From Scimere to Schermeer to the Schermerpolder
More than 1,100 years ago, the northwest of the Netherlands consisted of a bulging peat parcel. The land turned out to be easy for humans to make habitable. The wet, swampy land could be drained by digging ditches for drainage.

This exploitation of the peat had two consequences. First, the peat set in: the top layer became heavier and weighed down on the swampy bottom layer. Second, the top layer oxidized. These two processes resulted in a decrease in the total package, even several meters per hundred years.

This gave the water free rein. Small peat streams such as the Scimere and the Baemestra grew into the inland lakes Schermeer and Beemster. The water became a serious threat to the people. For example, the old village of Noordschermer even partly disappeared into the water during the Saint Elisabeth flood in 1421.

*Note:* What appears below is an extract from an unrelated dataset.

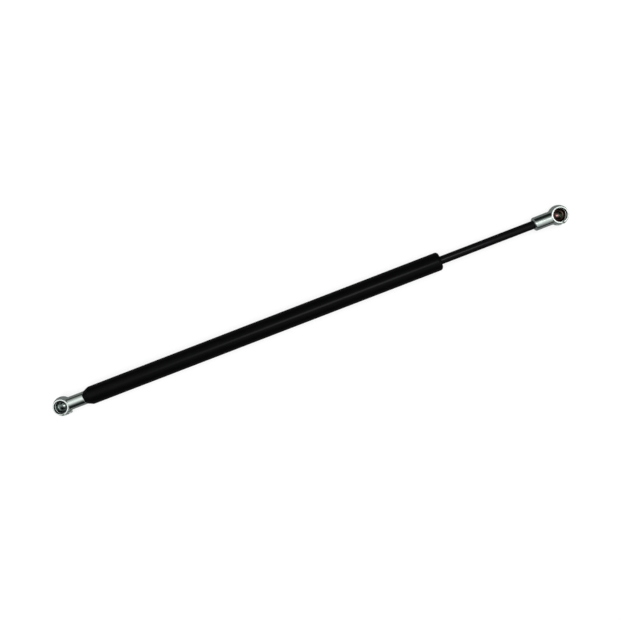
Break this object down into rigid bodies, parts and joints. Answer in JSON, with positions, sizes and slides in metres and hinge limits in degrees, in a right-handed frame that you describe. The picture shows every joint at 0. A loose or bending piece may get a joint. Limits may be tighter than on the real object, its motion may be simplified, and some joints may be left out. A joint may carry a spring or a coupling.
{
  "type": "gas strut stay",
  "caption": "Straight gas strut: a black cylinder tube, a thinner black rod that slides in against gas pressure, and plated steel ball sockets facing the same way.",
  "frame": {"origin": "centre of the ball seat at the tube end", "axes": "+X along the strut from the tube end to the rod end, +Z out of the mouths of both ball sockets, -Y on the side of the snap rings' slots"},
  "size_m": [0.5272, 0.0192, 0.0181],
  "materials": {
    "black_paint": "satin black paint",
    "black_nitride": "smooth black nitrided steel",
    "zinc_plate": "bright zinc plate with a faint green-blue tint",
    "spring_steel": "drawn spring wire and strip, bright",
    "bare_steel": "turned steel",
    "seal_rubber": "black nitrile rubber",
    "guide_alloy": "turned light alloy",
    "bush_bronze": "bronze with a plastic lining",
    "ring_plastic": "filled sliding plastic"
  },
  "bodies": {
    "cylinder": {"cylinder_tube": "black_paint", "end_plug": "bare_steel", "end_plug_o_ring": "seal_rubber", "rod_guide": "guide_alloy", "guide_bush": "bush_bronze", "rod_seal": "seal_rubber", "seal_backing_washer": "bare_steel", "seal_retaining_ring": "spring_steel", "socket_tube_end": "zinc_plate", "snap_ring_tube_end": "spring_steel"},
    "sliding_ring": {"piston_ring": "ring_plastic"},
    "rod": {"piston_rod": "black_nitride", "piston_body": "guide_alloy", "piston_front_washer": "bare_steel", "flow_disc": "spring_steel", "piston_rear_washer": "bare_steel", "socket_rod_end": "zinc_plate", "snap_ring_rod_end": "spring_steel"}
  },
  "joints": [
    {"name": "rod_slide", "type": "slide", "parent": "cylinder", "child": "sliding_ring", "axis": [-1, 0, 0], "range_m": [0, 0.092], "stiffness_N_per_m": 90, "springref_m": -1.11},
    {"name": "rod_turn", "type": "hinge", "parent": "sliding_ring", "child": "rod", "pos_m": [0.369, 0, 0], "axis": [1, 0, 0], "continuous": true}
  ]
}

By constructing dams (including the Zaandam, the Knollendam and the Monnickendam) the area was closed off from the outside water from, among others, the Zuiderzee. But the drainage of this increasingly lower land remained a concern. By using windmills, several lakes could be drained. It was a success, because the new land was fertile and easy to cultivate.

Soon the larger lakes were also pumped dry. The last feat in these parts was the 4,726 hectare Schermeer. In 1633 the first shovel went into the ground, in 1635 the lake dried up and in 1637 the first cloches were built. An innovative example of water management!

500 hectares went to the city council of Alkmaar, but the administrators of other surrounding cities also received their share. They leased their land, which in the end was not as fertile as hoped. But the circle was complete. The very first reclamation turned land into water and the reclamation turned water into land again.